RECORD EXCERPTS:
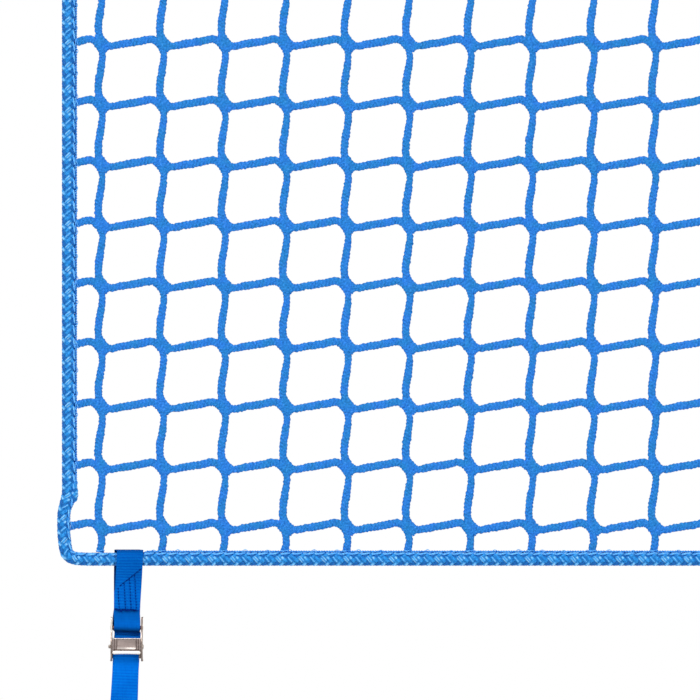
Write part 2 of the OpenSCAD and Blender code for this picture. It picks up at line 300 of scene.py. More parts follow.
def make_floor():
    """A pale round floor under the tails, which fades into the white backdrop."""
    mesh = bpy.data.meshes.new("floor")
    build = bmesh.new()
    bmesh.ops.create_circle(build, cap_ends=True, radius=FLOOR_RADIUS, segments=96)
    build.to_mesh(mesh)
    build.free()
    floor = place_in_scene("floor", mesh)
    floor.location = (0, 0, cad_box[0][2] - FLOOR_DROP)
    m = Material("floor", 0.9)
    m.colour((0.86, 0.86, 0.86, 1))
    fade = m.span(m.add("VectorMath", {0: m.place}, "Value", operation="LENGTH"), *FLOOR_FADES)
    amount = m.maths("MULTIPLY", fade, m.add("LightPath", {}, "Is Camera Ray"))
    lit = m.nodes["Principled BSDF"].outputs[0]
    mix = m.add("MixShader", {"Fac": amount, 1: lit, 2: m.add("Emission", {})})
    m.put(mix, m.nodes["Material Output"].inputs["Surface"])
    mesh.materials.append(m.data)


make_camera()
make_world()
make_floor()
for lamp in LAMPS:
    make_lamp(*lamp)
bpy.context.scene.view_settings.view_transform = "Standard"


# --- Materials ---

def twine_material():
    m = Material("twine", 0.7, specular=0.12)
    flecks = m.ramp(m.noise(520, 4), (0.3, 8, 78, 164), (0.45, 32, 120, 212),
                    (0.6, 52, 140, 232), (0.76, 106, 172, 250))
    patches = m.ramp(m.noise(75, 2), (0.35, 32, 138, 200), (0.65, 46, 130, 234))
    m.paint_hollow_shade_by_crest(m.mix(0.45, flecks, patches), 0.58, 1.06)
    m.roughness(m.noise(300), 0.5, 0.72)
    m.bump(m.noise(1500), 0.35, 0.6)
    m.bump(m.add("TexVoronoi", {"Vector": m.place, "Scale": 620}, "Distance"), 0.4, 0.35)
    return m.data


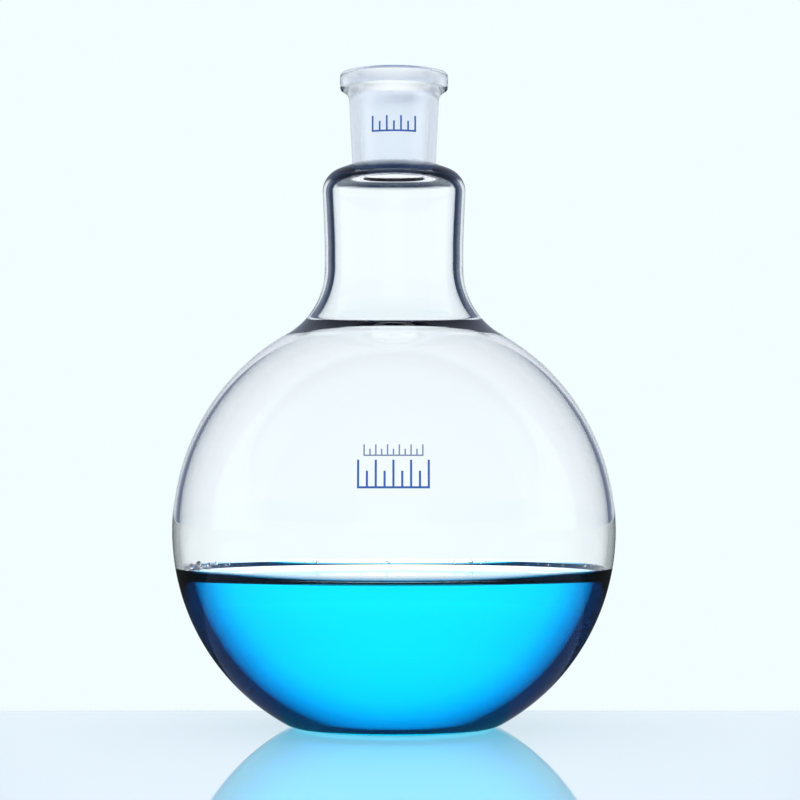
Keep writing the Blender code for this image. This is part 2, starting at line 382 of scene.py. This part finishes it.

EXERCISE OBJECTIVE: All of the entries above need to be reproduced exactly.

SOLUTION TO THIS PROBLEM:
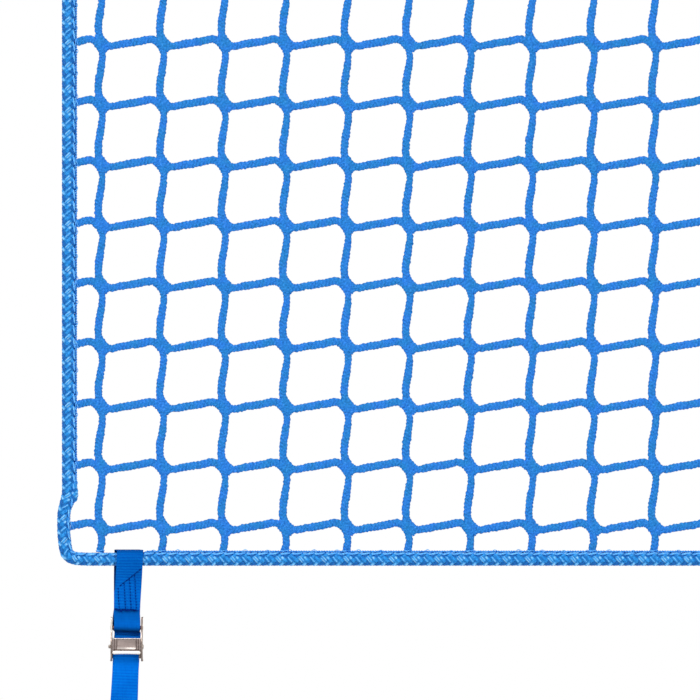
Write part 2 of the OpenSCAD and Blender code for this picture. It picks up at line 300 of scene.py. More parts follow.
def make_floor():
    """A pale round floor under the tails, which fades into the white backdrop."""
    mesh = bpy.data.meshes.new("floor")
    build = bmesh.new()
    bmesh.ops.create_circle(build, cap_ends=True, radius=FLOOR_RADIUS, segments=96)
    build.to_mesh(mesh)
    build.free()
    floor = place_in_scene("floor", mesh)
    floor.location = (0, 0, cad_box[0][2] - FLOOR_DROP)
    m = Material("floor", 0.9)
    m.colour((0.86, 0.86, 0.86, 1))
    fade = m.span(m.add("VectorMath", {0: m.place}, "Value", operation="LENGTH"), *FLOOR_FADES)
    amount = m.maths("MULTIPLY", fade, m.add("LightPath", {}, "Is Camera Ray"))
    lit = m.nodes["Principled BSDF"].outputs[0]
    mix = m.add("MixShader", {"Fac": amount, 1: lit, 2: m.add("Emission", {})})
    m.put(mix, m.nodes["Material Output"].inputs["Surface"])
    mesh.materials.append(m.data)


make_camera()
make_world()
make_floor()
for lamp in LAMPS:
    make_lamp(*lamp)
bpy.context.scene.view_settings.view_transform = "Standard"


# --- Materials ---

def twine_material():
    m = Material("twine", 0.7, specular=0.12)
    flecks = m.ramp(m.noise(520, 4), (0.3, 8, 78, 164), (0.45, 32, 120, 212),
                    (0.6, 52, 140, 232), (0.76, 106, 172, 250))
    patches = m.ramp(m.noise(75, 2), (0.35, 32, 138, 200), (0.65, 46, 130, 234))
    m.paint_hollow_shade_by_crest(m.mix(0.45, flecks, patches), 0.58, 1.06)
    m.roughness(m.noise(300), 0.5, 0.72)
    m.bump(m.noise(1500), 0.35, 0.6)
    m.bump(m.add("TexVoronoi", {"Vector": m.place, "Scale": 620}, "Distance"), 0.4, 0.35)
    return m.data


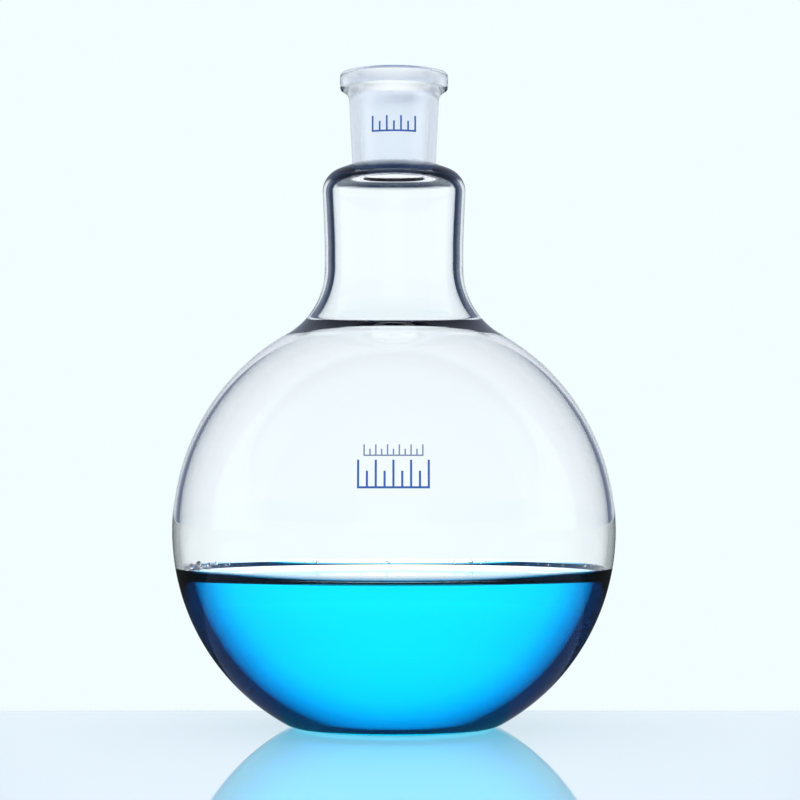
Keep writing the Blender code for this image. This is part 2, starting at line 382 of scene.py. This part finishes it.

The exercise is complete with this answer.